If that seems a little confusing (why don’t they start at “small?”) it basically breaks down to: every automaker that had a small US-market truck has either eliminated it or grown it to be “mid-sized.”
Why bother getting a “mid-sized” truck when you could get a Big Gulp? er, “full-sized?” A mid-sized truck offers a lot of a truck’s advantages (off-road potential, hose-out open cargo bed, relaxed posture) without using quite as much fuel or parking space as something like a Ford F-150, Chevrolet Silverado 1500 or Ram 1500.
Travis hustled the Chevy Colorado through New York City, Matt chased the TX4WD club with a Frontier PRO-4X, and Jason spend some time in the Toyota Tacoma.
As for my impressions – I’ve lived, worked, and played with a few variations of each mid-sized truck currently on sale in the US. I punted the Chevy Colorado Z71 through some of SoCal’s mountain passes. Did highways, city streets, and daily driving in the lower trims. Ran the GMC Canyon All-Terrain all up and down the desert.
I also took the Nissan Frontier PRO-4X from Colorado to the trails of Moab, Utah hauling all kinds of weight, and back again. Made cargo runs between New York and Boston in a Toyota Tacoma Limited, and beat the shit out of a TRD Pro model on the infamous Hell’s Revenge slickrock trail.
Every truck has been tested in the type of use they’re advertised for; carrying crap all over the place, ceaseless miles of highway cruising, and squeezing suspension down on off-road trails.
Best Overall: Chevrolet Colorado/GMC Canyon
There’s really no contesting the top spot for 2015; the Chevy Colorado and GMC Canyon (which you can think of a higher trim level of the same truck) simply blow the decrepit doors off their Japanese rivals in just about every aspect of the driving experience.
The Toyota Tacoma and Nissan Frontier are still good trucks.
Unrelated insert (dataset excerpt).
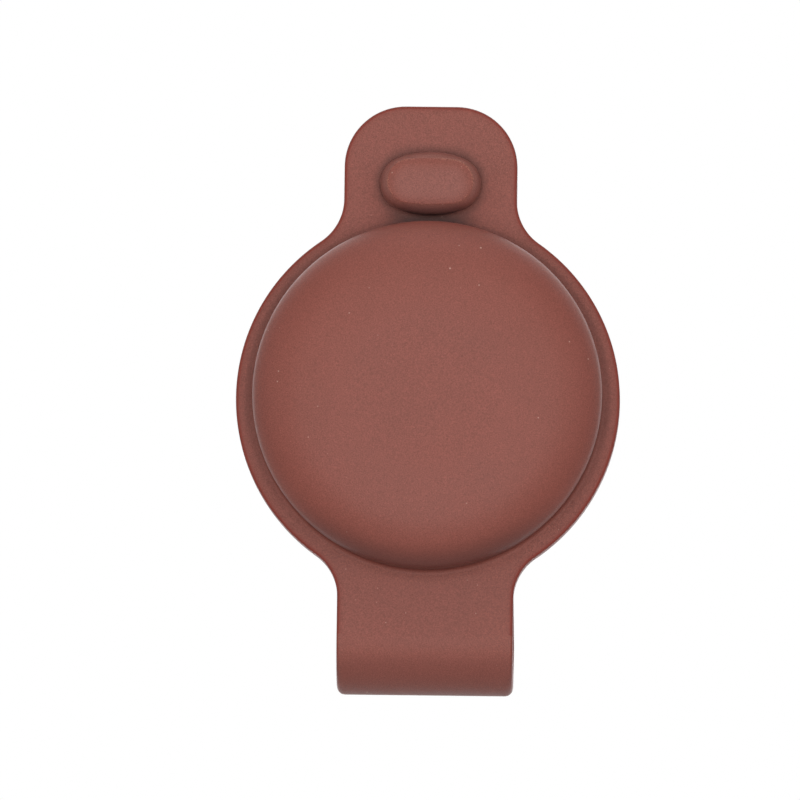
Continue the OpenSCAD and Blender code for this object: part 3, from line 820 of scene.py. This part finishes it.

Good enough that I didn’t think the new GM contenders would necessarily be better just by virtue of being new. Until I drove them.
You feel the difference as soon as you open the door. Inside the Canyon or Colorado you’re met with a modern gauge cluster and a beautifully integrated infotainment display. Materials feel solid and on the GMC models; exceedingly nice-touch parts are all over the place.
It’s smooth on the road, composed in corners. The four-cylinder engine has modest acceleration, but it’ll get you and your Home Depot haul across town in comfort. With the V6 you can move out swiftly. It’s not strong enough to let you forget your towing with a heavy load off the hitch, but the Colorado is plenty capable of carrying the kind of boat or horse trailer a $30,000 truck customer would own.
GM’s objective with these vehicles wasn’t really to entice big-truck buyers to downsize. If you need (or want) extreme towing or power, you’re still going to need a full-sized vehicle.
Better to think of Colorado and Canyon as “gateway drugs” for people who want a truck, maybe irrationally, but are rational enough to appreciate a up-to-date amenities great ride quality, in a package that will fit into parking garages or your urban driveway.
Toyota Tacoma
The Toyota Tacoma has long been resting on a nest of laurels the company built with indefatigable reliability in the 1980s. Punctuated only by a nasty bout of rust issues reported by quite a few frustrated owners, people have been buying and recommending Tacomas with almost as much brand-bias as the staunch flag-wavers driving Ferd, Chebby, or Rham.
On its own, the Tacoma is a good truck. It’s usable if a little lethargic, has plenty of space to carry five people inside and a motorcycle in the bed. It’s a solid “building” base and thanks to a massive aftermarket, is still “king of the off-road pickups.”
But coming out of a Colorado or Canyon, the Tacoma’s interface goes from looking “acceptable” to “ancient.” It feels significantly slower, is miles behind the GM truck’s refinement, and effectively gives you no reason to buy new... other than an extremely strong resale value in the used market, which is only surpassed by the Jeep Wrangler based on casual window shopping.
As for the TRD Pro off-road variant; it’s a lot of money for a fresh bumper and lift kit. Get yourself a ten-year-old truck and build your own for half the price.
Nissan Frontier
With just a quarter of the mid-sized truck market share before the Colorado went on sale, Nissan’s little pickup has been long been an also-ran in an essentially ignored market segment. That puts it in a pretty deep dungeon of irrelevance, a relegation that’s completely undeserved.
The Tacoma feels a little more plush, but after a few hundred highway miles I think the Frontier has better road manners and is an overall better vehicle to drive. It felt sharper, more responsive, like it still wanted to impress me.
The upper-trim PRO-4X Frontier might not have the ground clearance to hang with the TRD Pro off-road Tacoma, but it’s also about ten grand cheaper and comes with parts you’ll actually appreciate having from the factory; like heated seats made of great material and a sunroof.